Although the 2003 discovery of BSE in the Canadian cattle herd closed the border to live shipments of cattle for more than two years – beef shipments (from cattle under age 30 months) resumed after only four months. But it was obvious that a serious selling job was needed to convince Americans that Canadian beef was safe.

Up until then, the Beef Information Centre was entirely focused on the Canadian market, but staff started making regular trips south, concentrating on two main areas, the U.S. East Coast and the Southwest. The goal was to explain that our beef industry had high health and safety standards, and to show that Canada AAA beef was just as good as USDA Choice, and Canada AA just as good as USDA Select.

Naturally, it wasn’t long before they ran into buyers for the Hispanic market, which today numbers nearly 50 million and is the fastest-growing demographic in America.

“That’s when we discovered that the Hispanic community really loved our product and, given a choice, would pick it over the American,” says Gillespie.

The reason is that American standards allow some darker meat in its top grades while Canadian ones discount “dark cutters” because the standard is for a bright red product. Yellow fat is also graded lower. In the Hispanic view, darker meat and yellow fat have unpleasant associations with spoilage – a cultural legacy of coming from warm-weather countries where widespread refrigeration was slower to arrive.

It was a lightbulb moment for the Canadians, and has driven their marketing efforts ever since. Today, the Beef Information Centre has three marketing reps on the road pretty much fulltime, attending not only trade shows but also meetings with packers. Those efforts have led to deals with Hispanic grocery chains such as Pan Am Supermarkets, a Maryland-based retailer.

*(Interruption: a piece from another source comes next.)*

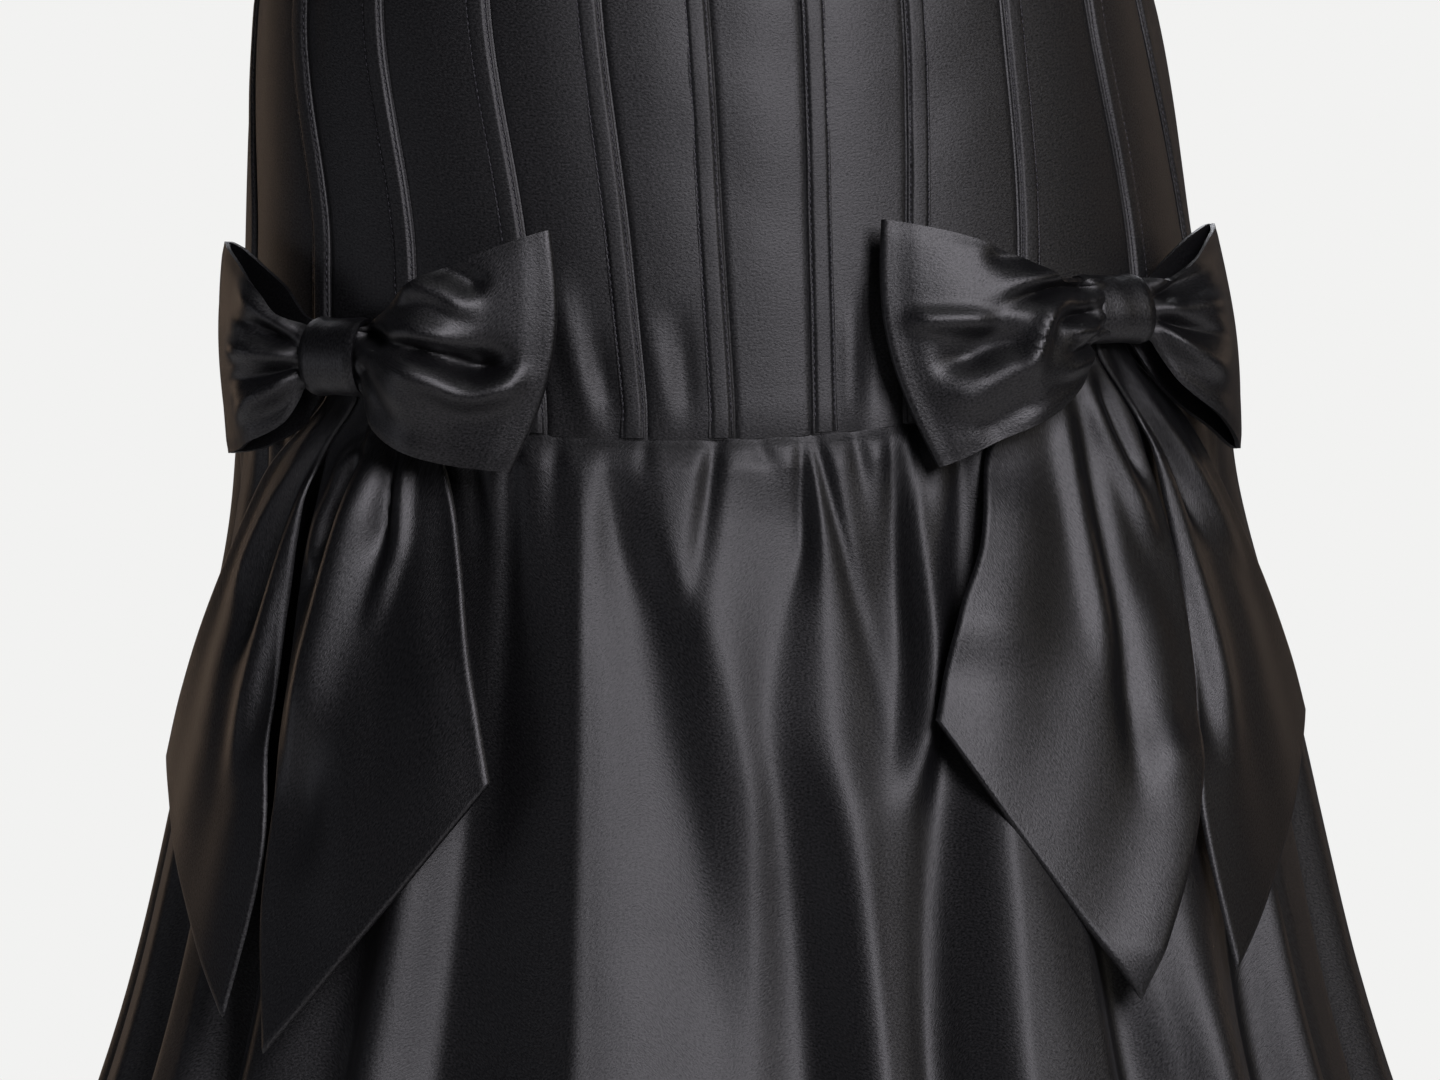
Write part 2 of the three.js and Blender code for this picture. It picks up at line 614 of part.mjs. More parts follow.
function fromManifold(name, body, look) {
  const mesh = body.getMesh();
  const geometry = new THREE.BufferGeometry();
  geometry.setAttribute("position", new THREE.Float32BufferAttribute(mesh.vertProperties, 3));
  geometry.setIndex(new THREE.Uint32BufferAttribute(mesh.triVerts, 1));
  geometry.computeVertexNormals();
  const result = new THREE.Mesh(geometry, material(look));
  result.name = name;
  return result;
}

function box(width, depth, height, x, y, z) {
  return toManifold(new THREE.BoxGeometry(width, depth, height).translate(x, y, z));
}

function crossBar(radius, length, sides, y) {
  return toManifold(new THREE.CylinderGeometry(radius, radius, length, sides).rotateZ(Math.PI / 2).translate(0, y, 0));
}

// In the zip's own frame +Y faces out of the back and the pin lies along X at height 0
function zipSlider() {
  const plate = box(PLATE.width, PLATE.depth, PLATE.height, 0, PLATE.depth / 2, 0);
  const earOut = (EAR.depth + PLATE.depth / 2) / 2;
  const earX = EAR.apart / 2 + EAR.width / 2;
  const ears = [-1, 1].map((side) => box(EAR.width, EAR.depth - PLATE.depth / 2, EAR.height, side * earX, earOut, 0));
  const pin = crossBar(PIN.radius, EAR.apart + EAR.width, 12, PIN.out);
  return fromManifold("zip_slider", plate.add(ears[0]).add(ears[1]).add(pin), NICKEL);
}

function zipTab() {
  const eye = crossBar(TAB.eye, TAB.neck, 20, PIN.out);
  const bore = crossBar(TAB.bore, TAB.neck * 2, 20, PIN.out);
  const shape = new THREE.Shape();
  const neck = TAB.neck / 2;
  const half = TAB.width / 2;
  const shoulder = -EAR.height - 0.6;
  shape.moveTo(-neck, -TAB.bore - 0.3);
  shape.lineTo(-neck, shoulder + 1);
  shape.quadraticCurveTo(-neck, shoulder, -half + 0.4, shoulder - 1.4);
  shape.lineTo(-half, -TAB.length + half);
  shape.absarc(0, -TAB.length + half, half, Math.PI, 2 * Math.PI, false);
  shape.lineTo(half - 0.4, shoulder - 1.4);
  shape.quadraticCurveTo(neck, shoulder, neck, shoulder + 1);
  shape.lineTo(neck, -TAB.bore - 0.3);
  shape.closePath();
  const plate = new THREE.ExtrudeGeometry(shape, { depth: TAB.thickness, bevelEnabled: false, curveSegments: 6 });
  plate.rotateX(Math.PI / 2);
  plate.translate(0, PIN.out + TAB.thickness / 2, 0);
  return fromManifold("zip_tab", toManifold(plate).add(eye).subtract(bore), NICKEL);
}

// The zip's frame stands at the centre back, turned with the body
function zip() {
  const group = new THREE.Group();
  const at = bodyPoint(180, ZIP_HEIGHT, BODICE_WALL / 2 + SEAM_GAP);
  group.position.copy(at);
  group.rotation.z = figure.turn(ZIP_HEIGHT) * RAD;
  group.add(zipSlider(), zipTab());
  return group;
}

const gown = new THREE.Group();
for (let index = 0; index < PANEL_NAMES.length; index += 1) gown.add(bodicePanel(index));
for (let number = 1; number <= BONES.length; number += 1) {
  for (const side of [-1, 1]) gown.add(boneChannel(number, side));
}
for (const panel of SKIRT_PANELS) gown.add(skirtPanel(panel));
for (const bow of BOWS) {
  gown.add(knot(bow));
  gown.add(loop(bow, "inner", LOOPS[bow.name], 1, 1));
  gown.add(loop(bow, "outer", LOOPS[bow.name], -1, bow.outerScale));
  gown.add(tail(bow, "inner", TAILS[`inner_${bow.name}`]));
  gown.add(tail(bow, "outer", TAILS.outer));
}
gown.add(zip());

export default gown;
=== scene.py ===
"""Black satin ball gown, dressed round its frame: bodice, gathered skirt, two hip bows, back zip."""
import logging
import math
from dataclasses import dataclass, field
from enum import Enum, IntEnum
from typing import Callable, Sequence

import bpy
import numpy as np
from bpy.types import Material, Node, NodeSocket, NodeTree, Object
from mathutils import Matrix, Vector


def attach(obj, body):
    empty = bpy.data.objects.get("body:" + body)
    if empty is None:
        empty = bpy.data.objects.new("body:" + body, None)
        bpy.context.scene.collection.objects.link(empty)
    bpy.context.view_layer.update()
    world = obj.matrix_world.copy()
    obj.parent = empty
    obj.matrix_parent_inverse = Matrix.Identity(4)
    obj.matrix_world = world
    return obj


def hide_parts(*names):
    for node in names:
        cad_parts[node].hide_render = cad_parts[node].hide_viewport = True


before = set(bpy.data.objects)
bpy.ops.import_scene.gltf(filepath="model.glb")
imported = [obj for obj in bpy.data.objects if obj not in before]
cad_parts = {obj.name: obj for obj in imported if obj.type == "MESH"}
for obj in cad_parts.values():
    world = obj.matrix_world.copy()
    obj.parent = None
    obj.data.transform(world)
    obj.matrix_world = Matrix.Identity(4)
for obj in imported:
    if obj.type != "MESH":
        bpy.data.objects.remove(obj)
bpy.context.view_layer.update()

logging.basicConfig(level=logging.INFO, format="%(message)s")
LOG = logging.getLogger("gown")

# Garment sizes are in millimetres and degrees, as a cutter writes them; meshes are built in metres.
# Angles go round the body: 0 at the centre front, positive towards the wearer's left, 180 at the back.
MM = 0.001
RAD = math.pi / 180.0
GOWN_BODY = "gown"
CLOTH_SMOOTH_BELOW = math.radians(50)
WELD_WITHIN = 0.00001

# Smallest length that a direction is divided by, and how near to an edge a share counts as on it
TINY = 1e-9
AT_EDGE = 1e-6

Array = np.ndarray
# Gives points in millimetres from shares across and up a piece, 0 to 1
Rule = Callable[[Array, Array], Array]


class Way(IntEnum):
    """A choice between two ways, as the sign of the way."""

    @property
    def word(self) -> str:
        """The way as the pieces' names have it."""
        return self.name.lower()


class Side(Way):
    """The wearer's right or left, by the sign of the angles there."""

    RIGHT = -1
    LEFT = 1


class Facing(Way):
    """Whether a loop goes from its knot in towards the centre front or out round the hip."""

    INNER = 1
    OUTER = -1


def mix(a: float | Array, b: float | Array, share: float | Array) -> float | Array:
    """Straight change from one value to another."""
    return a + (b - a) * share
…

Dealing with these smaller chains has also revealed another sweet spot for Canadian beef. The top priority for meat managers at any grocery chain is to never run out of product. Canada doesn’t ship enough beef south to service a national chain, but it’s a good match for regional ones, such as Stauffers of Kissel Hill, an eight-store chain in Pennsylvania. There has also been a concerted effort to sell to the kosher and halal markets. Al Safa Halal, the largest halal retail brand in the U.S. and Canada, uses Canadian beef for wieners, patties, meatballs, and other products sold in the U.S.

Although these have been nice ‘wins’ for Canadian beef, they were not enough to counter the Country of Origin Labelling law which came into effect in late 2008. It caused an immediate drop in demand from American packers for Canadian cattle which, in turn, pushed down prices for cattle producers in this country.

But now that Canadian beef – maple leaf logo and all – is finding its way to U.S. meat counters, the Canadian market development reps are finding, to their surprise, that plenty of mainstream Americans like both equally well.

It’s all been food for thought for Gillespie, even though it costs “a fortune” to do this sort of market development. The centre, which has an $11-million annual budget funded by producer checkoffs and matching grants, not only has to pay the salaries, airfares and hotel bills of those three  marketing reps covering the U.S. market, but a host of other costs. Trade show space is expensive, you need a nice booth that must be shipped from place to place, the meat has to be trucked in to each location, and you need to hire a chef to cook it up.

No wonder no one was really keen to do marketing in the U.S. before BSE forced it on them.

Today, the attitude is much different.

“The example we always use now is New Zealand lamb,” says Gillespie. “Most people have this image of New Zealand lamb as a premium product. We’re branding the Canadian Beef Advantage. We’re branding Canadian beef.

“We just had the Olympics and this image of Canada as this great, pristine country going out across the world. Maybe we can build on that. As I said, we started out trying to get rid of the discount put on Canadian beef. Now we dream of the day when we can ship our product to the States and get a premium.”